CowboysZombies.com
It’s an imaginative title, I know. On August 1, 2011, the UK will see the DVD release of Cowboys & Zombies, previously released here in the States under the title of The Dead and the Damned.
I was excited about this. The combination of zombies and the Western genre has been pretty successful, with games like Red Dead Redemption: Undead Nightmare and books like Eric S. Brown’s How the West Went to Hell. I had high hopes for this independent effort, written and directed by Rene Perez and starring David Lockhart, Camille Montgomery, Rick Mora, and Robert Amstler.
The movie opens with a pretty decent gunfight, but really drops off from there. A bounty hunter is strapped for cash, and goes after a notorious Indian who is wanted for rape and murder. The citizens of the old Western town find a strange glowing-green meteorite and open it up, releasing CG radiation and turning them all into angry, fast zombies. And you can pretty much figure out where it goes from there.
My two biggest problems with this were the lack of originality — there’s really no guesswork here — and the dragging plot. I thought of Creepshow as soon as I saw the meteorite sequence — the Stephen King meteorite segment. And there are just so many traveling sequences. You see a lot of walking around. I almost fell asleep during the drawn-out, actionless dialogue scene between the bounty hunter and the Indian.

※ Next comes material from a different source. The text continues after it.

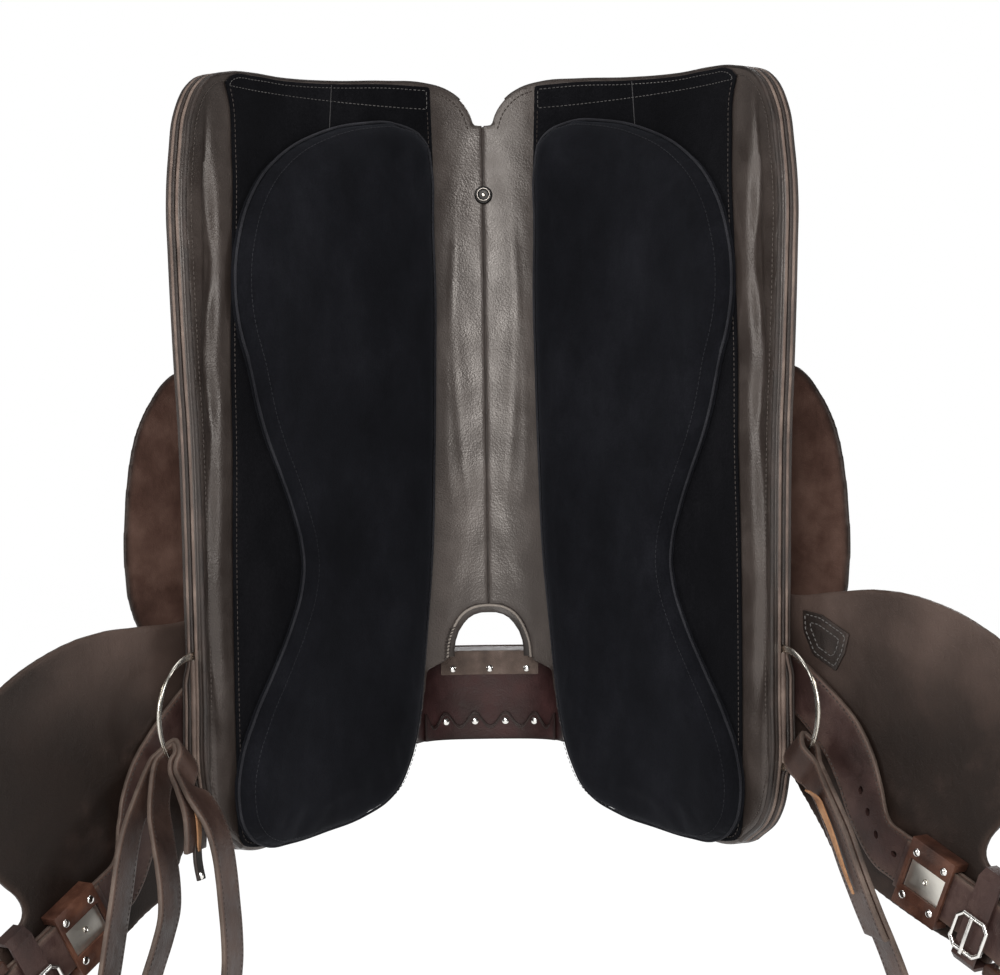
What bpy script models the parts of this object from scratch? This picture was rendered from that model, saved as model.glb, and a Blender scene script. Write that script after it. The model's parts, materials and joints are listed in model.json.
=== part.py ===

Not to mention the blatant CG that plagues the film. I already mentioned the radiation being computer-generated, but a lot of the blood is unquestionably CG and sticks out badly.
I might as well add that I had a problem with the lead actor as well — David Lockhart has the bounty hunter. He comes across as neither rugged nor tough, and his soft, high-pitched voice doesn’t help.
But I will say that I enjoyed the look of the zombies. I loved the sequence inside the house when the blind zombie is stalking the girl. The makeup was done very well, and the scene was pretty well done, even if there were some things about it that didn’t make much sense.
Yeah, I was disappointed by this one. Lots of promise, with little delivery. I give it a 3/10.